One of the best places in Knoxville to walk,
bike or run is the spectacular new greenway that runs from Ijams Nature
Center in South Knoxville east through the Forks of the River Wildlife
Management Area. Or, rather, it would be one of the best places,
were it not for the fact that the air there is often saturated with a nauseating
chemical perfume. I went running on the greenway recently, on a calm,
drizzly morning. The scenery was grand patches of shady forest
and glimpses of the Tennessee and French Broad Rivers, alternating with
open fields abloom with sunflowers, black-eyed Susans, red clover, chickory,
Queen Anne's lace and choreopsis.
But the air
there was something wrong with
the air. The smell was penetrating, like the odor of new polystyrene
or of melting styrofoam and no wonder, for lingering in the still air
all around the greenway was the vapor of styrene, one of the chief ingredients
of many plastics. Styrene is listed by the International Agency for
Research on Cancer as a possible human carcinogen. Several studies
have linked breathing of styrene vapors to increased incidence of leukemia
in human beings. Concentrated styrene vapor can also irritate the
eyes, nose and throat and adversely affect the human nervous system.
But, says the EPA, "Other human health effects associated with exposure
to small amounts of styrene over long periods of time are not known."
Likewise, according to the Agency for Toxic Substances and Disease Registry,
"There is no information as to whether breathing
styrene affects fetal
development or human reproduction. In animal studies, short-term exposure
to very high levels resulted in some reproductive and developmental effects."
The source of the styrene is not far to be
found. Directly across the river from Eastern State lies the Forks
of the River Industrial Park, the entire southern end of which is taken
up by the facilities of a single manufacturer. It is these facilities
which are the source of the styrene. The offender, Knoxville's worst
air polluter, is Sea Ray Boats.
Sea Ray has for years been releasing far greater
quantities of toxic chemicals into the air than all other industries in
Knox County combined. According to the EPA's 1998 Toxic Release Inventory,
the most recent and complete data available, Sea Ray's annual emission
of styrene alone totals 460,000 pounds. This is more than half of
the toxic air emissions for all of Knox county, which amount to about 813,000
pounds. Besides the styrene, Sea Ray also released in 1998
over 23,000 pounds of toxic methyl methacrylate. On the whole, Sea
Ray's air emissions account for about 59 percent by weight of Knox County's
total toxic industrial air pollution.
Sea Ray is therefore disproportionately threatening
public health and degrading one the finest public park facilities in the
area. Why? Other local industries, such as the Rohm and Haas
chemical facilities just north of the UT campus have made impressive progress
in reducing their toxic emissions. Sea Ray's management seems, however,
intent on solving their pollution problem not, as Rohm and Haas did,
by intelligent engineering, but by slick image-polishing. Sea Ray
is the proud sponsor of many local charities, including the annual River
Rescue, whose aim is to improve the quality of the very river whose air
Sea Ray is degrading. Charity in this case might best begin at home.

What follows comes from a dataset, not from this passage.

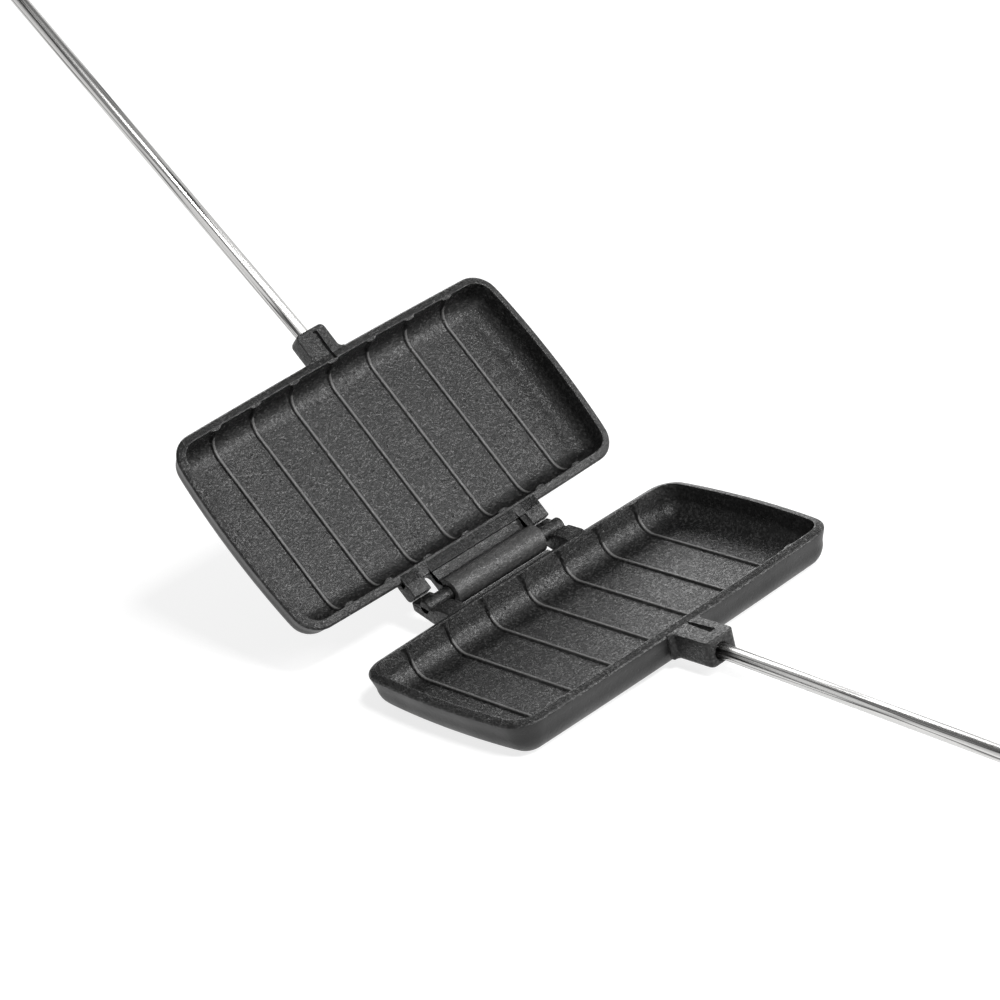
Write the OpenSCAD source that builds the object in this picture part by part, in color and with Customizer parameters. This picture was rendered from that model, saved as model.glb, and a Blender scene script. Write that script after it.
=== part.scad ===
// Long-handled sandwich iron: two ribbed cast pans on a lift-off hinge, one
// steel rod and turned grip on each. The lower half lies flat, +X runs to its
// handle, +Y along the hinge, +Z up. The origin is the centre of its base.

/* [Pans] */
// Length of a pan along the hinge
pan_l = 234; // [200:1:280]
// Width of a pan from the hinge side to the handle side
pan_w = 130; // [110:1:160]
// Height of one pan, from its base to the mating plane
pan_h = 22.5; // [20:0.5:32]
// Radius of the pan's corners seen from above
corner_r = 15.5; // [12:0.5:24]
// How far a long side bows out at its middle
long_bow = 1; // [0.5:0.1:3]
// How far a short side bows out at its middle
short_bow = 2.4; // [1:0.1:4]
// How far the outer wall draws in on its way down
wall_draft = 2.3; // [1:0.1:4]
// Radius between the outer wall and the base
base_round = 13; // [8:0.5:15]
// Width of the rim
rim_w = 5; // [4:0.1:7]
// How far the rim's face falls from its inner to its outer edge
rim_drop = 1.25; // [0.5:0.05:2]
// Chamfer on the outer edge of the rim
rim_chamfer = 0.8; // [0.4:0.1:1.2]
// Thickness of the floor
floor_t = 4.2; // [3.5:0.1:6]
// Radius between the floor and the inner wall
floor_round = 11; // [6:0.5:12]
// How far the inner wall draws in above the fillet
inner_draft = 1; // [0.5:0.1:2]
// Gap between the two mating planes when the iron is shut
mating_gap = 0.2; // [0.1:0.05:0.5]

/* [Ribs] */
// Number of ribs across each pan
rib_count = 7; // [3:2:9]
// Distance from one rib to the next
rib_pitch = 27.8; // [20:0.1:28]
// Width of a rib at its foot
rib_w = 2.8; // [2:0.1:5]
// Height of a rib
rib_h = 1.3; // [1:0.1:3]

/* [Hinge] */
// Distance of the hinge axis from the pan's side
hinge_out = 17.9; // [16:0.1:24]
// Depth of the hinge axis below the lower mating plane
hinge_drop = 1.5; // [0.5:0.1:3]
// Opening angle at which the ears meet the lugs
open_angle = 131.5; // [100:0.5:140]
// Radius of the cast bar
bar_r = 4.3; // [4:0.1:5]
// Gap between the bar and the hook around it
bar_clear = 0.3; // [0.2:0.05:0.6]
// Wall of the hook
hook_wall = 3.6; // [2.9:0.1:4]
// Length of the hook along the bar
hook_l = 65; // [40:1:66]
// Distance between the two lugs
lug_gap = 74; // [72:1:90]
// Length of a lug along the bar
lug_l = 13; // [10:0.5:18]
// Reach of a lug past the hinge axis
lug_reach = 10.5; // [9.8:0.1:12]
// Play between an ear and the side of its lug, in length
ear_short = 1; // [0.5:0.1:3]
// Distance from the ear's tip to the hinge axis
ear_tip = 7.9; // [7.5:0.1:9]
// Gap left between ear and lug at the stop
stop_clear = 0.3; // [0.2:0.05:0.6]
// Thickness of an ear
ear_t = 9; // [6:0.5:12]
// Reach of the flat ledge that carries hook and ears past the pan's side
ledge_out = 2.7; // [1.5:0.1:4]
// Depth of the strip between that ledge and the hook below the rim
strip_drop = 1.2; // [0.8:0.1:3]
// Thickness of that strip
strip_t = 4.1; // [3:0.1:5]
// Distance of the web's top below the hinge axis
web_drop = 9.5; // [9:0.1:10.5]
// Thickness of the web that joins the lugs below the bar
web_t = 3; // [2.5:0.1:4]
// Reach of the web past the hinge axis
web_reach = 1; // [0:0.5:4]

/* [Rod socket] */
// Reach of the lower socket past the pan's side
lower_socket_out = 25.5; // [22:0.1:30]
// Reach of the upper socket past the pan's side
upper_socket_out = 17; // [15.2:0.1:24]
// Width of the socket
socket_w = 19.5; // [17:0.1:24]
// Height of the socket's underside above the base
socket_z = 6.4; // [4:0.1:7]
// Radius of the fillets at the root of the socket
socket_fillet = 3; // [2:0.1:5]
// Radius of the lower socket's own corners
socket_corner = 2.5; // [1.5:0.1:4]
// Radius of the upper socket's corners seen from above
upper_corner = 3; // [2:0.1:5]
// Radius of the upper socket's corners seen from its end
upper_under_round = 7; // [3:0.1:8]
// Length of the shallow, tapering slot in the top of each socket
slot_l = 19; // [12:0.5:20]
// Width of the lower slot at its outer end
slot_w = 4.1; // [2.5:0.1:5]
// Width of the upper slot at its outer end
upper_slot_w = 2.6; // [2.4:0.1:4]
// Width of both slots at their inner end
slot_root_w = 1.4; // [1:0.1:2.4]
// Depth of both slots
slot_depth = 2; // [1:0.1:3]

/* [Rods] */
// Diameter of a rod
rod_d = 8; // [6:0.5:9]
// Depth of the rod's centre line below the mating plane
rod_drop = 9.9; // [9:0.1:11]
// Angle of both rods towards the front end of the pan
rod_yaw = 3.1; // [0:0.1:4]
// Distance from the pan's side to the place that lengths along the rods
// are counted from
rod_from = 19.4; // [18:0.1:21]
// Depth of the rod behind that place
rod_depth = 17; // [14:0.5:19]
// Length of rod from that place to the ferrule
rod_reach = 390; // [250:1:500]
// Gap all round between parts that are pressed or screwed together
seat_clear = 0.05; // [0.02:0.01:0.1]
// Chamfer around the mouth of the rod's hole
mouth_chamfer = 1.2; // [0.4:0.1:1.5]
// Diameter of the pin that holds the rod
pin_d = 3; // [2:0.5:4]
// Distance of that pin behind the same place
pin_inset = 8; // [6:0.5:10]

/* [Grips] */
// Length of a grip behind its ferrule
grip_l = 118; // [90:1:150]
// Largest diameter of a grip
grip_d = 19.2; // [17:0.1:19.6]
// Diameter of a grip at both ends
grip_end_d = 15; // [14:0.1:17]
// Diameter of the tang that runs through the grip
tang_d = 6; // [5:0.5:6]
// Length of a ferrule
ferrule_l = 14; // [10:0.5:20]
// Outer diameter of a ferrule
ferrule_d = 15.6; // [14:0.1:18]
// Wall of a ferrule
ferrule_wall = 1.2; // [0.8:0.1:2]
// Diameter of the washer under the end nut
washer_d = 12; // [10:0.5:14]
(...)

These thoughts angered me as I ran in the
polluted air, breathing Sea Ray's toxic waste. I tried to console
myself with the thought that the air around the greenway is cleaner when
the west wind blows, sweeping the pollution away upriver. But better
is still not good enough. There are too few places to run or walk
or bike by water and trees and fields and away from the noise and pollution
of traffic. When the air of one of these few places is ruined by
a negligent industry, it is time to act.